By Mugsy Peabody on 10/15/2008 10:20 pm
joan larsen
Hi Mugsy, Like you, I tend to read non-fiction far more than fiction - loving biography, and memoirs - especially of England in the ’20s - the rich and the ostenatious lives and the acceptability of changing partners and the open homosexuality when it was - I think - pretty undercover here. As I look back, I long for the refinement and manners they had - and more - that have gone by the wayside long ago here. But any book - and there are many - on single women, mostly English - who became adventurous travellers - alone in the wilds in the 1880s and beyond were women I would have wanted to know. Even today, a woman alone on the Amazon is vertually unknown, but then with the long skirts and heavy clothing they continued to wear to the beastly hot places and how they managed — well, I feel no other bios can come up to that. I am up to my ears in women travellers or women naturalists - - who went to all lengths. As to Beryl Markham and Isak Dinesen, I think anyone would agree that Markham’s book is far better - though Dinesen got the movie. But there was a whole English society in Kenya then, and Dinesen’s husband was thought to have had flings with Markham, who was rather a loose woman - and thus more fascinating to me. Bad me. And he taught her to fly — and her across the Atlantic record followed. GREAT book and still in print. These women - these adventurous women inspired me at a very young age - and I did my best to be them, though the world was no longer the wild place it was back then. I did my best. So glad to have a non-fiction friend about!!!
By joan larsen on 10/15/2008 11:00 pm
Rainbow Power
Some of my favorite characters are (without really thinking too hard): Samuel Pickwick (Charles Dickens’ Pickwick Papers); Josephine Bonaparte; Mary Poppins; Scout and Jem; “Jo” in Little Women; Rayford Steele, Chloe Steele, Buck Williams, and Chaim from the Left Behind Series; Mother Abagail, Stuart Redman, Nick Andros, and Nadeen Cross from Stephen King’s The Stand.

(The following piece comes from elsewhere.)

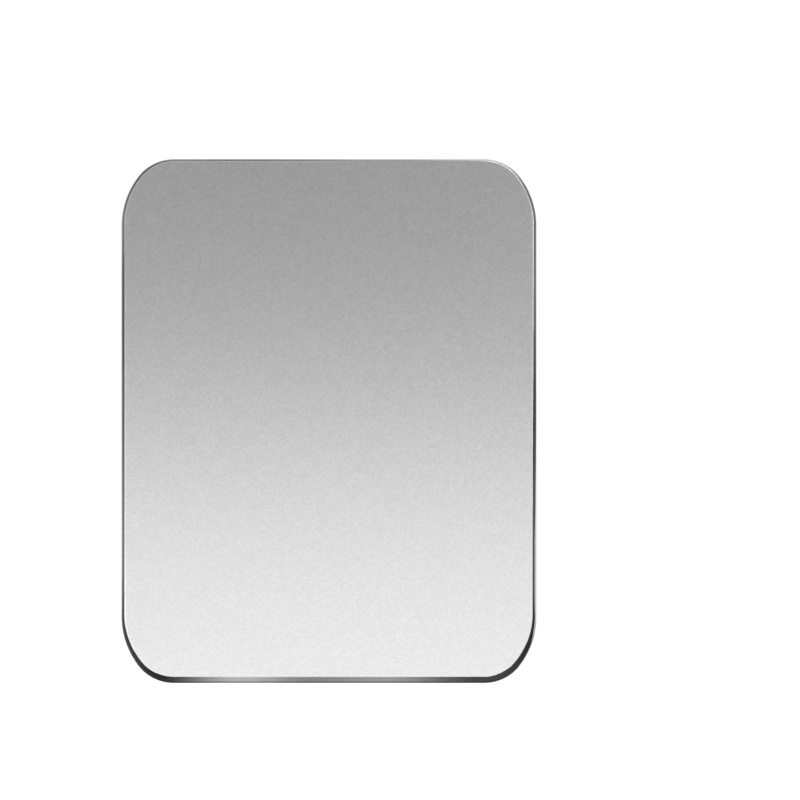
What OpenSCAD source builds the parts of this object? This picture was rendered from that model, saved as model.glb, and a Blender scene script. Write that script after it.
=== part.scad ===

By Rainbow Power on 10/15/2008 7:02 am
Ulla
Beautiful Rainbow Power … glad you jumped across the “contemporary” definition … my fingers were twitching to add in Josephine March, as I don’t think I have ever loved a fictional character quite as much as dear old Jo … which goes way back in my life when I first encountered the March sisters … the book in our post-war German library was titled “Betty and her Sisters” (which I read a gazillion times …) and it took me many years to realize that it was the beloved “Little Women” by famous Ms. Alcott … many readings later (German and English) I am always transported back immediately to my little bookworm-self as soon as I open that book … Thanks for reminding me!